Question orale n° 1603 :
Méthodes et moyens utilisés dans le cadre de verbalisations sans interpellations

15e Législature

Question de : Mme Danièle Obono
Paris (17e circonscription) - La France insoumise

Mme Danièle Obono interroge M. le ministre de l'intérieur sur les méthodes et les moyens qui ont permis à de nombreux résidents de quartiers populaires, au cours de ces derniers mois et années, d'être verbalisés sans interpellation pour les motifs suivants : « tapages diurnes », « tapages nocturnes », « dépôt d'ordure » ou « jet d'ordure », « déversement de liquide insalubre » , « consommation d'alcool sur la voie publique ».

Réponse en séance, et publiée le 12 janvier 2022

VERBALISATIONS SANS INTERPELLATION
M. le président.
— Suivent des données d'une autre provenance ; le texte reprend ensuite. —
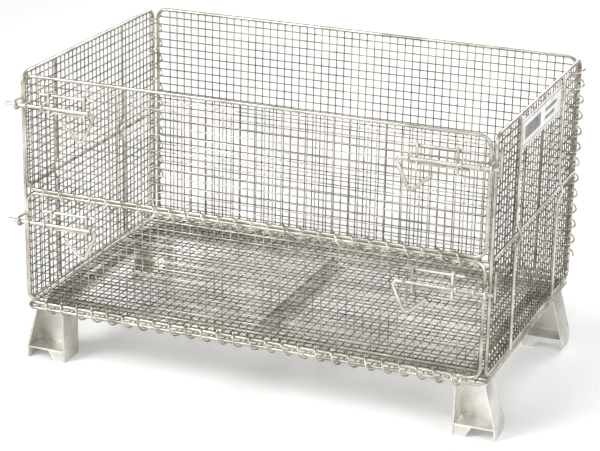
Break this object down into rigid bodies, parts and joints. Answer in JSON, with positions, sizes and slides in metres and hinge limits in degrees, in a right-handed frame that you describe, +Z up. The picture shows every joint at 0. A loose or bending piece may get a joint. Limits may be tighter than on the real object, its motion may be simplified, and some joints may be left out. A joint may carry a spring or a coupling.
{
  "type": "wire mesh container",
  "caption": "Collapsible wire mesh basket with a two-leaf drop gate, spiral coil hinges, slide bolts and sheet-steel stacking feet.",
  "frame": {"origin": "floor level, below the middle of the container's box", "axes": "+X along the length, +Y from the gate to the back, +Z up"},
  "size_m": [0.843, 0.5391, 0.5138],
  "materials": {
    "rim_wire": "zinc plated round wire",
    "mesh_wire": "zinc plated welded mesh",
    "sheet_zinc": "zinc plated folded sheet",
    "coil_wire": "bright zinc plated coil",
    "bar_wire": "zinc plated bar",
    "bolt_wire": "zinc plated rod, worn bright",
    "label_white": "white painted plate, blank"
  },
  "bodies": {
    "base": {"base_rim": "rim_wire", "base_mesh": "mesh_wire", "front_channel": "sheet_zinc", "rear_channel": "sheet_zinc", "left_channel": "sheet_zinc", "middle_channel": "sheet_zinc", "right_channel": "sheet_zinc", "foot_front_left": "sheet_zinc", "foot_front_right": "sheet_zinc", "foot_rear_left": "sheet_zinc", "foot_rear_right": "sheet_zinc"},
    "front_coil": {"front_coil": "coil_wire"},
    "rear_coil": {"rear_coil": "coil_wire"},
    "middle_coil": {"middle_coil": "coil_wire"},
    "left_corner_coil": {"left_corner_coil": "coil_wire"},
    "right_corner_coil": {"right_corner_coil": "coil_wire"},
    "back_panel": {"back_rim": "rim_wire", "back_mesh": "mesh_wire"},
    "left_end": {"left_end_rim": "rim_wire", "left_end_mesh": "mesh_wire", "left_end_ribs": "bar_wire", "left_end_rail": "bar_wire", "left_end_eyes": "bar_wire", "left_end_short_bars": "bar_wire"},
    "right_end": {"right_end_rim": "rim_wire", "right_end_mesh": "mesh_wire", "right_end_ribs": "bar_wire", "right_end_rail": "bar_wire", "right_end_eyes": "bar_wire", "right_end_short_bars": "bar_wire", "label_plate": "label_white"},
    "lower_gate": {"lower_gate_rim": "rim_wire", "lower_gate_mesh": "mesh_wire", "lower_left_latch_bars": "bar_wire", "lower_left_bolt_guides": "bar_wire", "lower_right_latch_bars": "bar_wire", "lower_right_bolt_guides": "bar_wire"},
    "lower_left_bolt": {"lower_left_bolt": "bolt_wire"},
    "lower_right_bolt": {"lower_right_bolt": "bolt_wire"},
    "upper_gate": {"upper_gate_rim": "rim_wire", "upper_gate_mesh": "mesh_wire", "upper_left_latch_bars": "bar_wire", "upper_left_bolt_guides": "bar_wire", "upper_right_latch_bars": "bar_wire", "upper_right_bolt_guides": "bar_wire"},
    "upper_left_bolt": {"upper_left_bolt": "bolt_wire"},
    "upper_right_bolt": {"upper_right_bolt": "bolt_wire"}
  },
  "joints": [
    {"name": "lower_gate_hinge", "type": "hinge", "parent": "base", "child": "lower_gate", "pos_m": [0, -0.247, 0.11], "axis": [1, 0, 0], "range_deg": [0, 90]},
    {"name": "front_coil_roll", "type": "hinge", "parent": "base", "child": "front_coil", "pos_m": [0, -0.247, 0.11], "axis": [1, 0, 0], "range_deg": [0, 45]},
    {"name": "upper_gate_hinge", "type": "hinge", "parent": "lower_gate", "child": "upper_gate", "pos_m": [0, -0.2503, 0.3129], "axis": [1, 0, 0], "range_deg": [0, 130]},
    {"name": "middle_coil_roll", "type": "hinge", "parent": "lower_gate", "child": "middle_coil", "pos_m": [0, -0.2503, 0.3129], "axis": [1, 0, 0], "range_deg": [0, 65]},
    {"name": "back_hinge", "type": "hinge", "parent": "base", "child": "back_panel", "pos_m": [0, 0.255, 0.11], "axis": [-1, 0, 0], "range_deg": [0, 90]},
    {"name": "rear_coil_roll", "type": "hinge", "parent": "base", "child": "rear_coil", "pos_m": [0, 0.255, 0.11], "axis": [-1, 0, 0], "range_deg": [0, 45]},
    {"name": "left_end_hinge", "type": "hinge", "parent": "back_panel", "child": "left_end", "pos_m": [-0.3995, 0.251, 0.3129], "axis": [0, 0, -1], "range_deg": [0, 75]},
    {"name": "left_corner_coil_roll", "type": "hinge", "parent": "back_panel", "child": "left_corner_coil", "pos_m": [-0.3995, 0.251, 0.3129], "axis": [0, 0, -1], "range_deg": [0, 37.5]},
    {"name": "right_end_hinge", "type": "hinge", "parent": "back_panel", "child": "right_end", "pos_m": [0.3995, 0.251, 0.3129], "axis": [0, 0, 1], "range_deg": [0, 75]},
    {"name": "right_corner_coil_roll", "type": "hinge", "parent": "back_panel", "child": "right_corner_coil", "pos_m": [0.3995, 0.251, 0.3129], "axis": [0, 0, 1], "range_deg": [0, 37.5]},
    {"name": "lower_left_bolt_slide", "type": "slide", "parent": "lower_gate", "child": "lower_left_bolt", "axis": [1, 0, 0], "range_m": [0, 0.032]},
    {"name": "lower_right_bolt_slide", "type": "slide", "parent": "lower_gate", "child": "lower_right_bolt", "axis": [-1, 0, 0], "range_m": [0, 0.022]},
    {"name": "upper_left_bolt_slide", "type": "slide", "parent": "upper_gate", "child": "upper_left_bolt", "axis": [1, 0, 0], "range_m": [0, 0.032]},
    {"name": "upper_right_bolt_slide", "type": "slide", "parent": "upper_gate", "child": "upper_right_bolt", "axis": [-1, 0, 0], "range_m": [0, 0.022]}
  ],
  "couplings": [
    {"joint": "front_coil_roll", "follows": "lower_gate_hinge", "ratio": 0.5},
    {"joint": "middle_coil_roll", "follows": "upper_gate_hinge", "ratio": 0.5},
    {"joint": "rear_coil_roll", "follows": "back_hinge", "ratio": 0.5},
    {"joint": "left_corner_coil_roll", "follows": "left_end_hinge", "ratio": 0.5},
    {"joint": "right_corner_coil_roll", "follows": "right_end_hinge", "ratio": 0.5}
  ]
}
La parole est à Mme Danièle Obono, pour exposer sa question, n°  1603, relative aux méthodes et moyens utilisés dans le cadre de verbalisations sans interpellation.

Mme Danièle Obono. « Avant, on mettait des coups de matraque à nos enfants ; aujourd'hui, on les matraque à coups d'amendes. » Le 17 octobre 2021, sur l'esplanade de Belleville, ce témoignage d'une mère de famille rejoint celui de beaucoup d'autres : toutes constatent le même procédé, des amendes qui arrivent par La Poste et accusent leur enfant de déversement de liquide insalubre, de tapage, de consommation d'alcool sur la voie publique ou de dépôt de déchets hors des emplacements autorisés, sans que les principaux concernés n'aient été verbalisés. Les chiffres sont vertigineux : 5 000, 10 000, jusqu'à 25 000 euros d'amende. Un endettement insupportable pour des jeunes qui voient leur horizon bouché, mais aussi pour leurs familles, qui se retrouvent prises à la gorge et enfoncées un peu plus dans la précarité. Ce phénomène n'est pas cantonné au nord-est parisien, mais touche bien l'ensemble des habitants et des habitantes des quartiers populaires, et majoritairement des jeunes de moins de 25 ans racisés. C'est ce qu'a pu observer la juriste et sociologue Aline Daillère, qui étudie cette réalité depuis maintenant quatre ans. D'Argenteuil dans le Val d'Oise à Saint-Martin-le-Vinoux dans l'Isère, en passant par Calais dans le Pas-de-Calais, les enquêtes de terrain révèlent les mêmes motifs de verbalisation, profils et méthodes. Au mois de mai 2020, la procureure de la République d'Évry alertait les autorités locales sur ce phénomène, soulignant que « les verbalisations opérées à distance, parfois de façon successive, sans que les contrevenants n'en aient expressément connaissance, sont irrégulières. »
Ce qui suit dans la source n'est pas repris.